Author: Lewis Weinstein
Publisher: University of Wisconsin Press, Madison, WI
Weinstein’s book has accurately captured the spice and flavor of fifteenth-century Spain and the time of Torquemada, Ferdinand and Isabella. This success is validated by the foreword written by Msgr. Thomas J. Hartman (of TV’s “The G-d Squad”), who wrote: “The Heretic” was where I turned in order to understand the Inquisition. I knew the outline of Christian atrocities, but Lew’s book taught me about the painful positions many good people were put into in order to survive. It’s not a pretty picture.”
Our protagonists are Gabriel Catalan, a jeweler, his wife Pilar and their son Tomas. In the
story, Gabriel rose to become titular head of the converso community after the demise of Don
Alonso, a prominent merchant-trader who had maintained a secret minyan in his own vast home and was treasurer to the house of Castille. A tenuous relationship of networking support existed between those who remained openly Jewish and the conversos in Seville.
Intertwined in this very ambitious story is the secret introduction, by a Jewish printer from
Mainz, Germany, of the method printing the produce a Hebrew Bible and Pirke Avos in Seville by Tomas Catalan together with the Jewish Lucena family. Many other story lines are
included, including that of Gabriel Catalan persuading King Juan of Portugal, the father of
Prince Ferdinand, to commit himself to eye surgery at the hands of a Jewish surgeon.
In another exciting episode, young Tomas saves the life of the little son of Prince Hasan of
the Moors when he is nearly run over by a rapidly rolling cart in a procession.
While things don’t turn out well for Gabriel and Pilar, their son Tomas and his wife Esther
continue the Jewish saga well into the future.
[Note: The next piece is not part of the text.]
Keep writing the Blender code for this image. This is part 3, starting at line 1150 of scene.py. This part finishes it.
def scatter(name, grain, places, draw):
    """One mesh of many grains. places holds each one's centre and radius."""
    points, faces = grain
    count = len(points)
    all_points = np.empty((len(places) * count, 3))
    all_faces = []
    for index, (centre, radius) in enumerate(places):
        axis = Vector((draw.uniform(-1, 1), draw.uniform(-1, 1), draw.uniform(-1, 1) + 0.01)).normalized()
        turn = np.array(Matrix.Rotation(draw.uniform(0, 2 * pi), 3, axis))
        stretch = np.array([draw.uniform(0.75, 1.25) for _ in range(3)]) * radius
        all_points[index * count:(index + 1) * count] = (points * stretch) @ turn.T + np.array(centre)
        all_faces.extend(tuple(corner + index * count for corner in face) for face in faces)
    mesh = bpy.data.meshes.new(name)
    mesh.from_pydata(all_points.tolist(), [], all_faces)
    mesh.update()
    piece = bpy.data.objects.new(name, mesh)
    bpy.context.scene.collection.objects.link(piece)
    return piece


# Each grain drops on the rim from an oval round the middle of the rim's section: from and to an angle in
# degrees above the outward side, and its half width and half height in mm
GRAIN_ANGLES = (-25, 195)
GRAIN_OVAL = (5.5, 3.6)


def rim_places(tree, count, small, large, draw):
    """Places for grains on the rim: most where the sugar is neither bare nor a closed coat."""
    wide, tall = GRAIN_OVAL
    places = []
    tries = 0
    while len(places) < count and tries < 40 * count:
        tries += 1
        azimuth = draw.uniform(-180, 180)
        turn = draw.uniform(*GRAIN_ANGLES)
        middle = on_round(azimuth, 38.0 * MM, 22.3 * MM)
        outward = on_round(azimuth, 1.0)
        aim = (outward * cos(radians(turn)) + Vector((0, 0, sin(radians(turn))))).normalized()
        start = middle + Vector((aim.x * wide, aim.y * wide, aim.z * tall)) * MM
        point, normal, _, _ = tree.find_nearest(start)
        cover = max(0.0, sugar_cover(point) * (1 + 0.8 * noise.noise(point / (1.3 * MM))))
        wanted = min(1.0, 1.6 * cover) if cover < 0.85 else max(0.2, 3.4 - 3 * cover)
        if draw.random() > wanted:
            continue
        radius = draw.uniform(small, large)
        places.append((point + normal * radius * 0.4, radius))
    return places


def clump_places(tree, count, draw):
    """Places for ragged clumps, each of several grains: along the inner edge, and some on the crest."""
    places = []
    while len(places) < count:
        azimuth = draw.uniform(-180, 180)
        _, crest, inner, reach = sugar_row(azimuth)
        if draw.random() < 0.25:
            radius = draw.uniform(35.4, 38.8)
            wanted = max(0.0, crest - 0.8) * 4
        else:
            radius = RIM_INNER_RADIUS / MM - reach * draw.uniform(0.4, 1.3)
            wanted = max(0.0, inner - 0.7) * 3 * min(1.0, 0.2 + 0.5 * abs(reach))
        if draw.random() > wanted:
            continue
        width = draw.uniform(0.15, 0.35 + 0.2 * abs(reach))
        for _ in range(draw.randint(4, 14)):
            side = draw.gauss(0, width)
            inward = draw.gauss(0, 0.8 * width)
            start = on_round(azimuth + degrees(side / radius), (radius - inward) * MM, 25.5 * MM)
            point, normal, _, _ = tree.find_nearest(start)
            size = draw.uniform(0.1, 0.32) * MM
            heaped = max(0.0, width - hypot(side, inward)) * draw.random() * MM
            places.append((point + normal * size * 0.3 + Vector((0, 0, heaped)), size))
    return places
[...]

The Heretic is a truly exciting page-turner that is completely unexpected of a University
Press. It is part of a series – The Library of American Fiction – that also includes Stories Of
An Imaginary Childhood by Melvin Jules Bukiet; Mazel by Rebecca Goldstein; The Museum of Happiness by Jesse Lee Kercheval; Brooklyn Boy by Alan Lelchuk; and Ladies and Gentlemen, The Original Music of the Hebrew Alphabet and Weekend in Mustara by Kurt Leviant.